(begin)

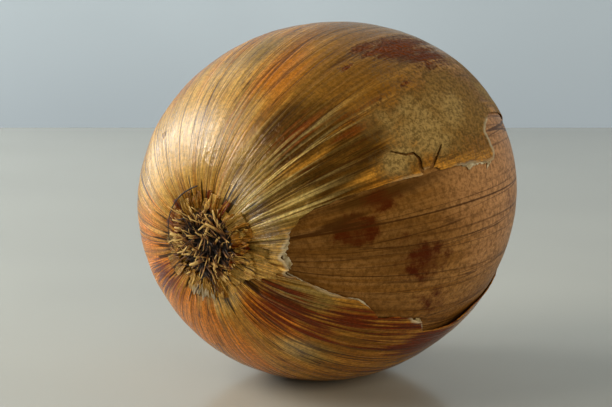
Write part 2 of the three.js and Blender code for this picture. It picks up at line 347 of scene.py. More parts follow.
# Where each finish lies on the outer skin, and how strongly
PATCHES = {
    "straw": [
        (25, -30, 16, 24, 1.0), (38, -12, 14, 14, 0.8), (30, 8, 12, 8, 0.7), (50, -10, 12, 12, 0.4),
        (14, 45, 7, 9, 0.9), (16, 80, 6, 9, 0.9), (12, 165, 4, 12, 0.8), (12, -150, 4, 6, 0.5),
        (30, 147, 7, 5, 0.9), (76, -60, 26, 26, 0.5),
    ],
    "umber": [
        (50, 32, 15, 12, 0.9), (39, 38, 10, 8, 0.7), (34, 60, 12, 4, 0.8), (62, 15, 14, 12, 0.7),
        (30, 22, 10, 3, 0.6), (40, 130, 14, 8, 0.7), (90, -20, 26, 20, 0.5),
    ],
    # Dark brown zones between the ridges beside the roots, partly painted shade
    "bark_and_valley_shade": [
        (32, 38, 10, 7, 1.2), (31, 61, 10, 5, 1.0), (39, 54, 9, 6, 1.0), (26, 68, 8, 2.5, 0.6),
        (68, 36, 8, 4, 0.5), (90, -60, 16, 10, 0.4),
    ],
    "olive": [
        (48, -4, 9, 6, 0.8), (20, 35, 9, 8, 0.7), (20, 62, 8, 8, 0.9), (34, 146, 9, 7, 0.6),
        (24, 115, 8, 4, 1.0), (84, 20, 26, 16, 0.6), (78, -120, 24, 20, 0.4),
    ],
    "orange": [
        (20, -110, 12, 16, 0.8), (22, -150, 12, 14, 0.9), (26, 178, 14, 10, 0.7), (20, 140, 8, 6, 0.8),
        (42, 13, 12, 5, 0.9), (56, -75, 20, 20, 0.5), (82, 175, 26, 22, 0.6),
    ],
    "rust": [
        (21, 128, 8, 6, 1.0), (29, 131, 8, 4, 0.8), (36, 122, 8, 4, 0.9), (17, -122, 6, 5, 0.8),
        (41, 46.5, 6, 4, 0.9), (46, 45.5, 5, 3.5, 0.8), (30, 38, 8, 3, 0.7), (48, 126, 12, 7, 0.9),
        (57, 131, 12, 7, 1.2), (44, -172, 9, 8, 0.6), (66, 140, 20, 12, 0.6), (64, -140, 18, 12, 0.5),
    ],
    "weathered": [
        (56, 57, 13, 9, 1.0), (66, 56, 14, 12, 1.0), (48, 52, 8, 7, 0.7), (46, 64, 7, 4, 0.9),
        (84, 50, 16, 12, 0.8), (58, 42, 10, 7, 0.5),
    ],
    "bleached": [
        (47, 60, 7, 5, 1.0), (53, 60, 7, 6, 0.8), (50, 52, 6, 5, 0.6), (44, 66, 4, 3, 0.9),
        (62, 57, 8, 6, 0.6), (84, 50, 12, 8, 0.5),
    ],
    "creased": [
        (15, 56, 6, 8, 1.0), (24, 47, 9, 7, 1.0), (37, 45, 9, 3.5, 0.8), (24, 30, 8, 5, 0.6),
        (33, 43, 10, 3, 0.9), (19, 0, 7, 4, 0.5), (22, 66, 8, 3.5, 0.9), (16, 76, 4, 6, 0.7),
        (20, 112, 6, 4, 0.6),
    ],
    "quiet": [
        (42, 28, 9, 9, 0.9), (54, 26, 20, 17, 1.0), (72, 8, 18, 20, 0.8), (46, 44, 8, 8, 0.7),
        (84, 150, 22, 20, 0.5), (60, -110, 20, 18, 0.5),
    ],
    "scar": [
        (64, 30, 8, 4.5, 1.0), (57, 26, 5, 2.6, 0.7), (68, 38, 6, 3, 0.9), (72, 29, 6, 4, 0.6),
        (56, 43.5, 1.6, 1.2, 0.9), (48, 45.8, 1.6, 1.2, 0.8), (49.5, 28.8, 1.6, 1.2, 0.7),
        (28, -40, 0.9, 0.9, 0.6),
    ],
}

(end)
(begin)

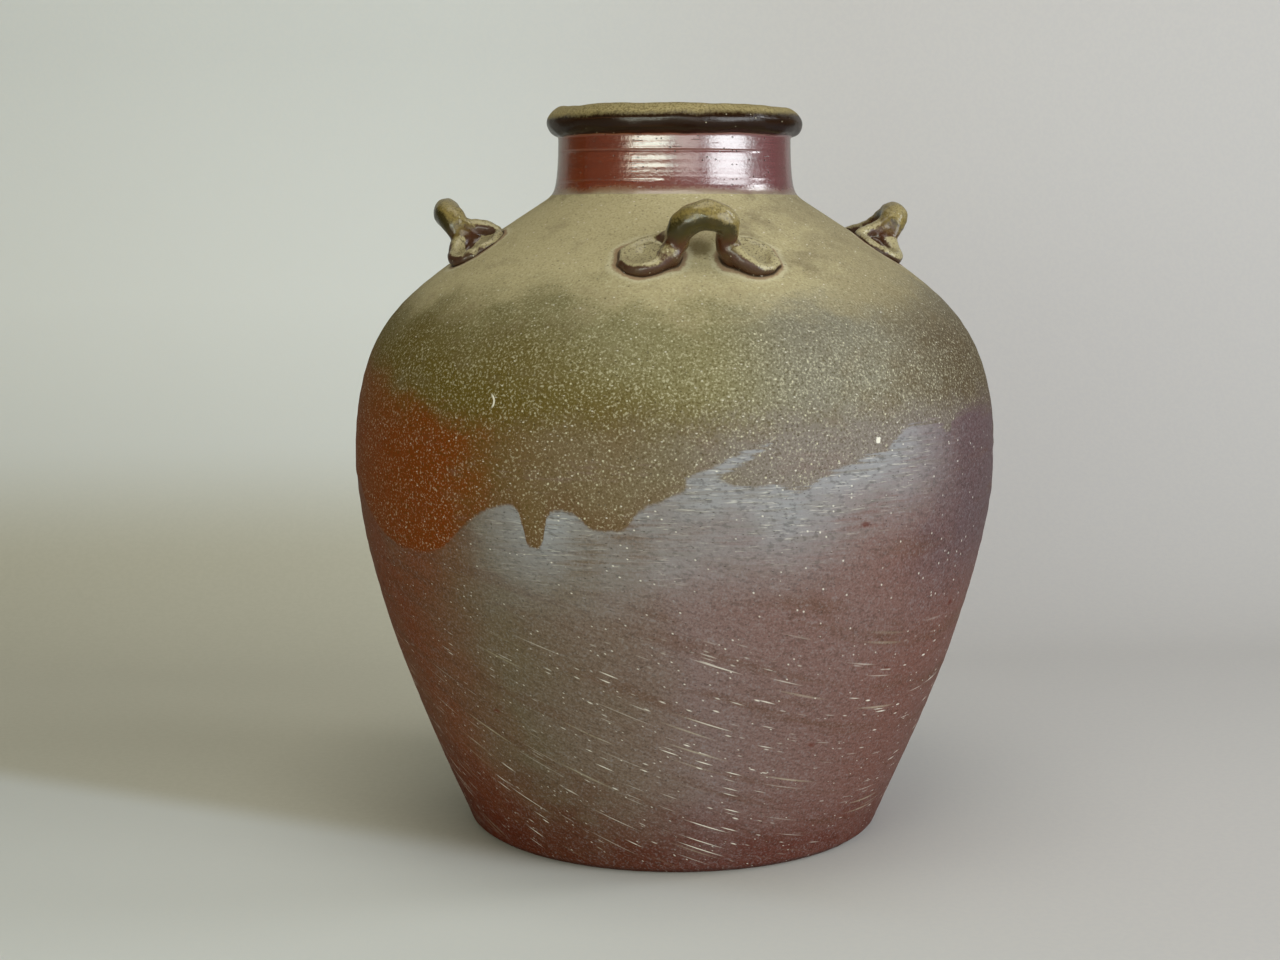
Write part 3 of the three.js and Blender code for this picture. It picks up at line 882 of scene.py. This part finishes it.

(end)

#### [Short exercise]
Determine how many of the lines above hold the word "three", and output that number by itself.

#### [Written solution]
2